Moi je m’aventurai dans l’aile droite. Il s’agissait de petits laboratoires largement vandalisés et graffés. Je revenais sur mes pas pour rejoindre F et le convaincre de visiter directement le sous sol, là où je soupçonnais que l’on trouverait les salles de dissection et les frigo où les corps avait été entreposés. Effectivement tout ce que l’on pouvait espérer de glauque s’y trouvait. On se serait cru dans un film policier… Là encore F. passa du temps à photographier, captivé par l’ambiance. Je m’éloignait dans la grande salle où se trouvait autrefois les tiroirs à cadavres. La plupart avait disparu mais il en restait quelques uns que je n’aurai pour rien au monde ouvert de peur de faire une macabre découverte. Je me glissais près d’une porte ouverte qui laissait filtrer le soleil. La proximité avec la vie extérieure était rassurante, surtout quand nous entendions à intervalles réguliers des bruits suspects dans le bâtiment. Certainement de l’eau qui ruisselait le long d’une quelconque gouttière, ou bien le pas de revenants. Difficile à dire !

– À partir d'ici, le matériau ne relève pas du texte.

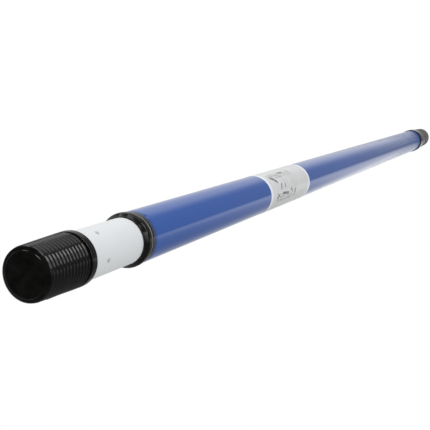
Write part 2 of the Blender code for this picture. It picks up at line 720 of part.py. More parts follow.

Nous retournâmes enfin à la surface , au rez de chaussée. Le bâtiment était organisé autour d’un vaste jardin intérieur. Il suffisait donc de poursuivre tout droit et l’on finissait toujours pas avoir fait le tour du bâtiment et à retourner au point de départ : de grandes salles nues aux tableaux noirs recouverts de graffittis, de nombreuses pièces qui ressemblent à des laboratoires, des téléphones oubliés de toutes les couleurs, une odeur chimique qui flotte dans l’air…

Nous commencions à nous accommoder de l’atmosphère et étions maintenant à la recherche de l’amphithéâtre principal de l’institut. C’est derrière une porte quelconque que nous le découvrîmes. Nous replongeons chacun dans nos années universitaires. Les sièges à clapet sont les mêmes que ceux de l’amphithéâtre où j’ai passais tant d’heures assise, parfois intéressée, parfois endormie. Mais la décoration de cet amphi est bien plus colorée et on n’y a pas fait la poussière depuis longtemps. Restent un classeur et un téléphone sur le bureau du professeur.

Nous continuons notre visite à travers la faculté, à la recherche d’une salle de classe qui soit encore suffisamment en bon état pour que l’on puisse imaginer que c’en fut une. C’est finalement dans un sous sol que nous en découvrons une, dotée d’un tableau noir encore immaculé niveau graffiti, mais certains y ont laissé des messages. Nous aimerions faire de même et partons à la recherche d’une craie. Nous n’en trouvons malheureusement pas, nous aurions dû mieux nous préparer à cette exploration !! C’est aussi dans ce sous sol que se trouvent de superbes lavabos circulaires, innatendus dans un tel endroit. Nous étions dans le jardin et avions vu des escaliers qui descendaient. Si F. ne s’y était pas aventuré, nous aurions sûrement négligé l’exploration de ce souterrain.

Nous continuons de tourner dans le bâtiment, passons devant quelques belles étagères en bois et oeuvres artistiques. Puis retour à la case départ dans le hall d’entrée. Ni vu ni connu nous ressortons à l’air libre, sous le soleil de midi qui nous ramène à la vie, aidés par un petit déjeuner tardif dans un joli café de Dahlem.